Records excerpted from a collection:
■ ■ ■ ■ ■ ■ ■

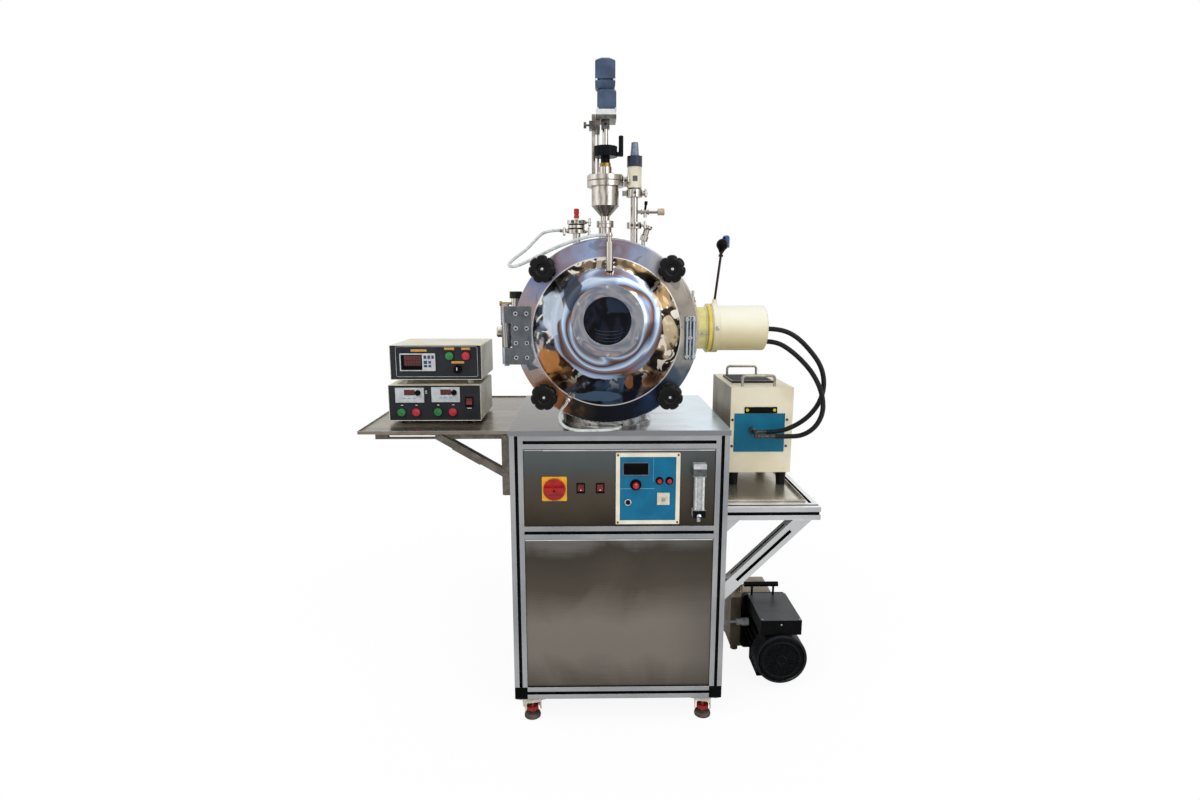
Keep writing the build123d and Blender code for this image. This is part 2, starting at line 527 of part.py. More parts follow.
# ================= control boxes =================
LOWER_BOX = (TRAY_LEFT + 59.0, TRAY_SURFACE + 9.0, 283.0, 112.0)       # left x, bottom z, width, height
UPPER_BOX = (TRAY_LEFT + 69.0, LOWER_BOX[1] + LOWER_BOX[3] + 16.0, 279.0, 106.0)
UPPER_BUTTONS = {"upper_green_button": (182.0, 73.0), "upper_red_button": (232.0, 73.0)}
UPPER_SELECTOR, SELECTOR_R, SELECTOR_T = (205.0, 32.0), 13.0, 14.0
LOWER_BUTTONS = {
    "lower_green_button_left": (39.0, 27.0), "lower_red_button_left": (84.0, 27.0),
    "lower_green_button_right": (151.0, 28.0), "lower_red_button_right": (196.5, 28.0),
}
LOWER_ROCKER = (246.5, 59.0)
UPPER_DISPLAY = (31.0, 139.0, 27.0, 82.0)
LOWER_MODULES = ((22.0, 111.0, 57.0, 103.0), (133.0, 221.0, 57.0, 103.0))


def controller_box(box, holes, raised, feet_to):
    """A sheet case open at the front, its front panel with raised modules, and four feet."""
    x0, z0, w, h = box
    x, z = (x0, x0 + w), (z0, z0 + h)
    y = (BOX_FRONT_Y, BOX_FRONT_Y + BOX_D)
    case = block(x, y, z)
    case = fillet(case.edges().filter_by(Axis.Y), 3.0)
    inner_x = (x[0] + BOX_WALL, x[1] - BOX_WALL)
    inner_z = (z[0] + BOX_WALL, z[1] - BOX_WALL)
    case -= block(inner_x, (y[0] - 1, y[1] - BOX_WALL), inner_z)
    face = y[0] + 3.0
    panel = block((inner_x[0] + 0.1, inner_x[1] - 0.1), (face, face + BOX_PANEL_T), (inner_z[0] + 0.1, inner_z[1] - 0.1))
    for a, b, c, d in raised:
        panel += block((x0 + a, x0 + b), (face - 2, face + 1), (z0 + c, z0 + d))
    for hole in holes:
        panel -= hole
    feet = []
    for fx in (x[0] + 40, x[1] - 40):
        for fy in (y[0] + 25, y[1] - 25):
            feet.append(turned([(0, 0), (BOX_FOOT_R - 2, 0), (BOX_FOOT_R, z0 - feet_to), (0, z0 - feet_to)], (fx, fy, feet_to)))
    return [case, panel] + feet


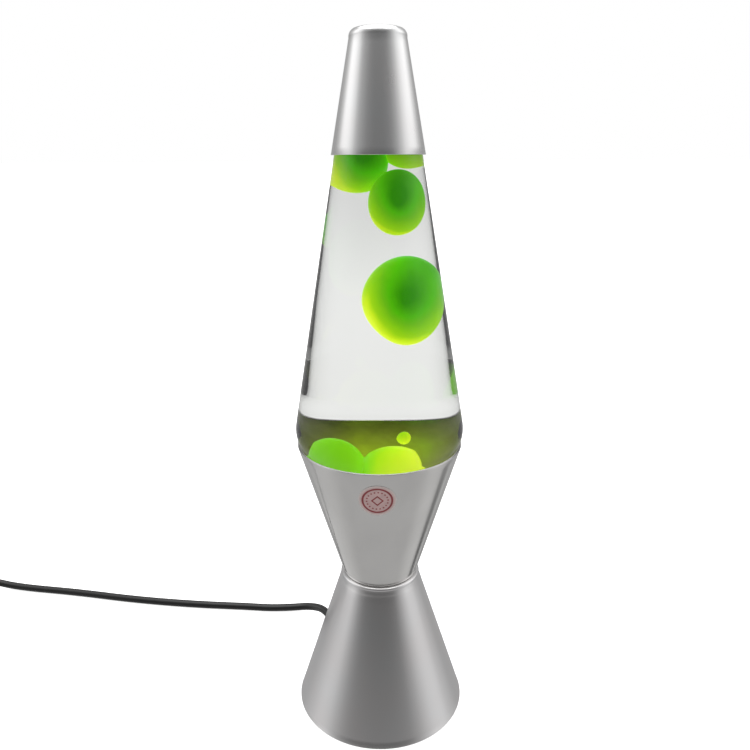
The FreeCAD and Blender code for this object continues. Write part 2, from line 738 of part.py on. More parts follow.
def plug_pins():
    sleeve_end = PIN_SLEEVE_LENGTH
    tip = PIN_LENGTH
    pin = lathe(
        (0, -8),
        (PIN_ROOT_RADIUS, -8),
        (PIN_ROOT_RADIUS, sleeve_end),
        (PIN_RADIUS, sleeve_end),
        (PIN_RADIUS, tip - 1.2),
        ((1.6, tip - 0.35), (0.8, tip)),
        (0, tip),
    )
    return Part.makeCompound([along_plug(pin, x) for x in pin_places()])


def plug_pin_sleeves():
    bore = PIN_ROOT_RADIUS
    sleeve = lathe((bore, 0), (PIN_SLEEVE_RADIUS, 0), (PIN_SLEEVE_RADIUS, PIN_SLEEVE_LENGTH),
                   (bore, PIN_SLEEVE_LENGTH))
    return Part.makeCompound([along_plug(sleeve, x) for x in pin_places()])


# ------------------------------------------------------------------ bulb
def bulb_envelope():
    return lathe(
        (6.2, 70.0),
        (6.2, 73.0),
        ((9.2, 82.0), (14.0, 92.5)),
        (18.6, 103.0),
        ((BULB_RADIUS, 107.0), (18.6, 111.0)),
        dome((18.6, 111.0), BULB_FACE),
        (0, BULB_FACE - 0.8),
        (on_dome((17.9, 110.4), BULB_FACE - 0.8), (17.9, 110.4)),
        ((18.7, 107.0), (17.8, 103.3)),
        (13.3, 92.9),
        ((8.4, 82.3), (5.4, 73.2)),
        (5.4, 70.0),
    )


def bulb_screw_shell():
    """Screw cap, its thread as evenly spaced ridges."""
    low = 54.0
    groove = BULB_CAP_RADIUS - 0.45
    inner = 6.25
    pitch = 2.8
    steps = [(groove, low)]
    for turn in range(BULB_THREAD_TURNS):
        z = low + pitch * turn
        steps.append(((BULB_CAP_RADIUS, z + pitch / 2), (groove, z + pitch)))
    return lathe((inner, low), *steps, (BULB_CAP_RADIUS, BULB_CAP_TOP - 2), (BULB_CAP_RADIUS, BULB_CAP_TOP),
                 (inner, BULB_CAP_TOP))


def bulb_insulator():
    return lathe((0, 51.3), (3.2, 51.3), (5.9, 53.9), (5.9, 56.0), (0, 56.0))


def bulb_contact():
    edge = (2.6, BULB_TIP + 1.25)
    return lathe((0, BULB_TIP), (on_dome(edge, BULB_TIP), edge), (0, BULB_TIP + 1.25))


def bulb_stem():
    return lathe((0, 70.2), (5.3, 70.2), (5.3, 71.4), ((2.8, 73.5), (2.0, 78.0)), (2.0, 86.0), (0, 87.0))


def bulb_filament():
    """Coiled filament as a half ring, on two lead wires from the stem."""
    ring_radius = 5.0
    ring_z = 98.0
    lead = 0.35
    wire_end = Part.Wire(Part.makeCircle(0.55, V(ring_radius, 0, ring_z), V(0, 1, 0)))
    ring = Part.Face(wire_end).revolve(ORIGIN, UP, 180)
    leads = []
    for side in (-1, 1):
        foot = V(side * 1.1, 0, 85.0)
        top = V(side * ring_radius, 0, ring_z)
        leads.append(Part.makeCylinder(lead, foot.distanceToPoint(top), foot, top - foot))
    return ring.fuse(leads)


# ------------------------------------------------------------------ bottle and what it holds
def glass_bottle():
    foot = BOTTLE_FOOT
    mouth = BOTTLE_MOUTH
    return lathe(
        (0, foot + BOTTLE_PUNT),
        (on_dome((BOTTLE_FACE_RADIUS, foot), foot + BOTTLE_PUNT), (BOTTLE_FACE_RADIUS, foot)),
        (27.0, foot),
        ((29.3, foot + 1.0), (30.2, foot + 3.4)),
        (47.2, 180.9),
        ((48.5, 182.6), (49.3, 184.6)),
        ((50.0, 190.3), (49.43, 197.0)),
        (21.56, 361.3),
        ((19.4, 367.4), (14.2, 371.8)),
        ((12.9, 373.6), (12.6, 376.0)),
        (12.6, 381.0),
        (13.3, 382.0),
        (13.3, mouth - 1.2),
        ((12.95, mouth - 0.35), (12.1, mouth)),
        (9.0, mouth),
        *reversed_inside(),
        dome(INSIDE[0], INSIDE_APEX),
    )


def step_end(step):
    return step[1] if isinstance(step[0], tuple) else step


def reversed_inside():
    """The inside's outline walked from the neck down to the punt."""
    steps = [step_end(INSIDE[-1])]
    for index in range(len(INSIDE) - 1, 0, -1):
        end = step_end(INSIDE[index - 1])
        step = INSIDE[index]
        steps.append((step[0], end) if isinstance(step[0], tuple) else end)
    return steps


def shrunk(point, gap):
    """A point of the inside moved away from the glass."""
    r, z = point
    lift = gap if z < INSIDE_APEX else 0.0
    return (r - gap, z + lift)


def bottle_inside(gap, top):
    """Everything inside the glass up to a height, a gap away from it."""
    steps = []
    for step in INSIDE:
        if isinstance(step[0], tuple):
            steps.append((shrunk(step[0], gap), shrunk(step[1], gap)))
        else:
            steps.append(shrunk(step, gap))
    apex = INSIDE_APEX + gap
    neck = steps[-1][1]
    whole = lathe((0, apex), (on_dome(steps[0], apex), steps[0]), *steps[1:], (0, neck[1]))
    return whole.common(disc(60, 100, top))


def mound(centre, radius):
    """Upright column of wax with a domed top."""
    x, y, z = centre
    column = disc(radius, 120, z, x, y)
    return column.fuse(Part.makeSphere(radius, V(x, y, z)))


def wax_pool_envelope():
    pool = disc(60, 100, POOL_LEVEL)
    return pool.fuse([mound(LEFT_MOUND, LEFT_MOUND_RADIUS), mound(RIGHT_MOUND, RIGHT_MOUND_RADIUS)])


def wax_pool():
    radius, z = HEATING_COIL
    cavity = Part.makeTorus(radius, HEATING_COIL_RADIUS + 0.3, V(0, 0, z))
    return bottle_inside(CONTENT_GAP, 200).common(wax_pool_envelope()).cut(cavity).removeSplitter()


def heating_coil():
    radius, z = HEATING_COIL
    return Part.makeTorus(radius, HEATING_COIL_RADIUS, V(0, 0, z))


def top_wax(size, centre):
    return bottle_inside(CONTENT_GAP, TOP_WAX_LEVEL).common(oval(size, centre))


def channel(centre, size, sinks, rises):
    """Round way through the liquid for a blob and its travel."""
    x, y, z = centre
    radius, half_height = size
    return disc(radius + CHANNEL_GAP, z - half_height - sinks - CHANNEL_GAP,
                z + half_height + rises + CHANNEL_GAP, x, y)


def liquid():
    body = bottle_inside(CONTENT_GAP, LIQUID_LEVEL)
    droplet_size = (DROPLET_RADIUS, DROPLET_RADIUS)
    return body.cut([
        wax_pool_envelope(),
        oval(TOP_LEFT_OVAL, TOP_LEFT_WAX),
        oval(TOP_RIGHT_OVAL, TOP_RIGHT_WAX),
        channel(SMALL_BLOB, SMALL_OVAL, SMALL_BLOB_SINKS, 0),
        channel(LARGE_BLOB, LARGE_OVAL, LARGE_BLOB_SINKS, 0),
        channel(DROPLET, droplet_size, 0, DROPLET_RISES),
    ])


def wax_droplet():
    return Part.makeSphere(DROPLET_RADIUS, V(*DROPLET))


def crown_cap():
    top = CROWN_TOP
    sheet = 0.3
    return lathe(
        (0, top),
        (12.3, top),
        ((13.3, top - 0.35), (13.8, top - 1.3)),
        (CROWN_RADIUS, CROWN_SKIRT),
        (CROWN_RADIUS - sheet, CROWN_SKIRT),
        (13.8 - sheet, top - 1.35),
        ((13.05, top - 0.6), (12.2, top - sheet)),
        (0, top - sheet),
    )


def crown_liner():
    return disc(12.1, BOTTLE_MOUTH + 0.05, CROWN_TOP - 0.35)


def top_cap():
    radius, bottom = CAP_BOTTOM
    shoulder_radius, shoulder = CAP_SHOULDER
    wall = CAP_WALL
    return lathe(
        CAP_BOTTOM,
        CAP_SHOULDER,
        ((14.2, 408.2), (11.6, 409.5)),
        dome((11.6, 409.5), CAP_TOP),
        (0, CAP_TOP - wall),
        (on_dome((11.4, 408.4), CAP_TOP - wall), (11.4, 408.4)),
        ((13.2, 407.4), (shoulder_radius - wall, shoulder - 0.1)),
        (radius - wall, bottom),
    )


# ------------------------------------------------------------------ all pieces
def all_pieces():
    housing = switch_shell()
    middle = SWITCH_AXIS
    return {
        "lower_base_shell": lower_base_shell(),
        "upper_base_shell": upper_base_shell(),
        "waist_lock_ring": waist_lock_ring(),
        "globe_seat_ring": globe_seat_ring(),
        "bottom_cover": bottom_cover(),
        "rubber_feet": rubber_feet(),
        "cover_screws": cover_screws(),
        "socket_bracket": socket_bracket(),
        "threaded_stem": threaded_stem(),
        "stem_nuts": stem_nuts(),
        "lamp_holder_body": lamp_holder_body(),
        "lamp_holder_shell": lamp_holder_shell(),
        "lamp_holder_contact": lamp_holder_contact(),
        "lamp_holder_terminals": lamp_holder_terminals(),
        "live_wire": holder_wire("live_wire", 1),
        "neutral_wire": holder_wire("neutral_wire", -1),
        "cord_grommet": cord_grommet(),
        "cord_inlet_length": cord_inlet_length(),
        "round_label": round_label(),
        "cord_run": routed_tube("cord_run", cord_run_route(), CORD_RADIUS),
        "cord_tail": routed_tube("cord_tail", cord_tail_route(), CORD_RADIUS),
        "cord_coil": cord_coil(),
        "cord_end": routed_tube("cord_end", cord_end_route(), CORD_RADIUS),
        "switch_housing_lower": switch_half(housing, -1, middle),
        "switch_housing_upper": switch_half(housing, middle, 30),
        "switch_screws": switch_screws(),
        "switch_contacts": switch_contacts(),
        "switch_rocker": switch_rocker(),
        "plug_body": plug_body(),
        "plug_pins": plug_pins(),
        "plug_pin_sleeves": plug_pin_sleeves(),
        "glass_bottle": glass_bottle(),
        "liquid": liquid(),
        "wax_pool": wax_pool(),
        "heating_coil": heating_coil(),
        "wax_top_left": top_wax(TOP_LEFT_OVAL, TOP_LEFT_WAX),
        "wax_top_right": top_wax(TOP_RIGHT_OVAL, TOP_RIGHT_WAX),
        "large_blob": oval(LARGE_OVAL, LARGE_BLOB),
        "small_blob": oval(SMALL_OVAL, SMALL_BLOB),
        "wax_droplet": wax_droplet(),
        "crown_cap": crown_cap(),
        "crown_liner": crown_liner(),
        "top_cap": top_cap(),
        "bulb_envelope": bulb_envelope(),
        "bulb_screw_shell": bulb_screw_shell(),
        "bulb_insulator": bulb_insulator(),
        "bulb_contact": bulb_contact(),
        "bulb_stem": bulb_stem(),
        "bulb_filament": bulb_filament(),
    }


os.makedirs("parts", exist_ok=True)
for name, shape in all_pieces().items():
    print(name, "valid", shape.isValid(), "solids", len(shape.Solids), "volume", round(shape.Volume, 1))
    shape.exportStep("parts/" + name + ".step")
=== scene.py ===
import math

import bmesh
import bpy
from mathutils import Matrix, Vector


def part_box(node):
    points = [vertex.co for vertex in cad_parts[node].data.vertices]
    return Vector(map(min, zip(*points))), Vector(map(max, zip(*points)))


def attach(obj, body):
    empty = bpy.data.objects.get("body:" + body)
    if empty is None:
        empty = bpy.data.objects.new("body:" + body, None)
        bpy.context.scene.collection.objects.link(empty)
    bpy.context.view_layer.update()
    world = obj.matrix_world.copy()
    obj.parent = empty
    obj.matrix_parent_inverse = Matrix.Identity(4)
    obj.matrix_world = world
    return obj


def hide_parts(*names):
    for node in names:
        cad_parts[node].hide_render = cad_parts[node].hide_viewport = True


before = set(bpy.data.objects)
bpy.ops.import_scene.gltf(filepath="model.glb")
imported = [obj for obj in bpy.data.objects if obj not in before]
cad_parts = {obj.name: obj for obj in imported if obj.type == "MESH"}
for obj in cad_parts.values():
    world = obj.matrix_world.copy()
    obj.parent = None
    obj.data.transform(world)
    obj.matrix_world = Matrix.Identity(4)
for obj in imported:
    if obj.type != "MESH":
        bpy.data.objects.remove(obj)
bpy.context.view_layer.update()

# Lengths below are millimetres in the frame's axes, and MM turns them into metres.
# A pair of numbers in an outline is (radius, height).
MM = 0.001

scene = bpy.context.scene
scene.view_settings.view_transform = "Standard"


# ------------ camera
CAMERA_PLACE = (-2.5, -400.8, 346.1)
CAMERA_DIP = 17.05                # degrees below the horizon
CAMERA_ROLL = -0.33               # degrees
CAMERA_LENS = 34.08               # millimetres, like the sensor
CAMERA_SENSOR = 36.0


def make_camera():
    data = bpy.data.cameras.new("camera")
    data.lens = CAMERA_LENS
    data.sensor_width = CAMERA_SENSOR
    data.clip_start = 0.01
    camera = bpy.data.objects.new("camera", data)
    tilt = Matrix.Rotation(math.radians(90 - CAMERA_DIP), 4, "X")
    roll = Matrix.Rotation(math.radians(CAMERA_ROLL), 4, "Z")
    camera.matrix_world = Matrix.Translation(Vector(CAMERA_PLACE) * MM) @ tilt @ roll
    scene.collection.objects.link(camera)
    scene.camera = camera


# ------------ sizes taken from the frame
def radius_of(node):
    """Largest radius of a node that is turned about the lamp's axis."""
    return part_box(node)[1].x / MM


def low_of(node):
    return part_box(node)[0].z / MM


def high_of(node):
    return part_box(node)[1].z / MM


# ------------ shape helpers
ARC_STEPS = 10
FINE_TURN = 256                   # segments round the large turned pieces


def rounded(corners, closed=True, steps=6):
    """Outline through corners (r, z) or (r, z, fillet radius), with those corners rounded."""
    points = []
    count = len(corners)
    for index, corner in enumerate(corners):
        here = Vector(corner[:2])
        radius = corner[2] if len(corner) > 2 else 0
        if radius == 0:
            points.append(here)
            continue
        to_before = Vector(corners[index - 1][:2]) - here
        to_after = Vector(corners[(index + 1) % count][:2]) - here
        half = to_before.angle(to_after) / 2
        reach = min(radius / math.tan(half), 0.49 * to_before.length, 0.49 * to_after.length)
        start = here + to_before.normalized() * reach
        end = here + to_after.normalized() * reach
        inward = (to_before.normalized() + to_after.normalized()).normalized()
        centre = here + inward * (reach / math.cos(half))
        spoke = start - centre
        turn = spoke.angle_signed(end - centre)
        for step in range(steps + 1):
            points.append(centre + Matrix.Rotation(-turn * step / steps, 2) @ spoke)
    return evenly(points, closed)


def evenly(points, closed, longest=4.0):
    """The same outline with its long runs divided."""
    result = []
    ends = points[1:] + points[:1] if closed else points[1:]
    for here, after in zip(points, ends):
        parts = max(1, math.ceil((after - here).length / longest))
        result += [here.lerp(after, part / parts) for part in range(parts)]
    if not closed:
        result.append(points[-1])
    return result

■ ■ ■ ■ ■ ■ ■

• Exercise directions
Transcribe each line of the data above, unaltered, from the one where "for name, shape" appears to the one where "obj.data.transform(world)" appears, inclusive of both.

• Solution
for name, shape in all_pieces().items():
    print(name, "valid", shape.isValid(), "solids", len(shape.Solids), "volume", round(shape.Volume, 1))
    shape.exportStep("parts/" + name + ".step")
=== scene.py ===
import math

import bmesh
import bpy
from mathutils import Matrix, Vector


def part_box(node):
    points = [vertex.co for vertex in cad_parts[node].data.vertices]
    return Vector(map(min, zip(*points))), Vector(map(max, zip(*points)))


def attach(obj, body):
    empty = bpy.data.objects.get("body:" + body)
    if empty is None:
        empty = bpy.data.objects.new("body:" + body, None)
        bpy.context.scene.collection.objects.link(empty)
    bpy.context.view_layer.update()
    world = obj.matrix_world.copy()
    obj.parent = empty
    obj.matrix_parent_inverse = Matrix.Identity(4)
    obj.matrix_world = world
    return obj


def hide_parts(*names):
    for node in names:
        cad_parts[node].hide_render = cad_parts[node].hide_viewport = True


before = set(bpy.data.objects)
bpy.ops.import_scene.gltf(filepath="model.glb")
imported = [obj for obj in bpy.data.objects if obj not in before]
cad_parts = {obj.name: obj for obj in imported if obj.type == "MESH"}
for obj in cad_parts.values():
    world = obj.matrix_world.copy()
    obj.parent = None
    obj.data.transform(world)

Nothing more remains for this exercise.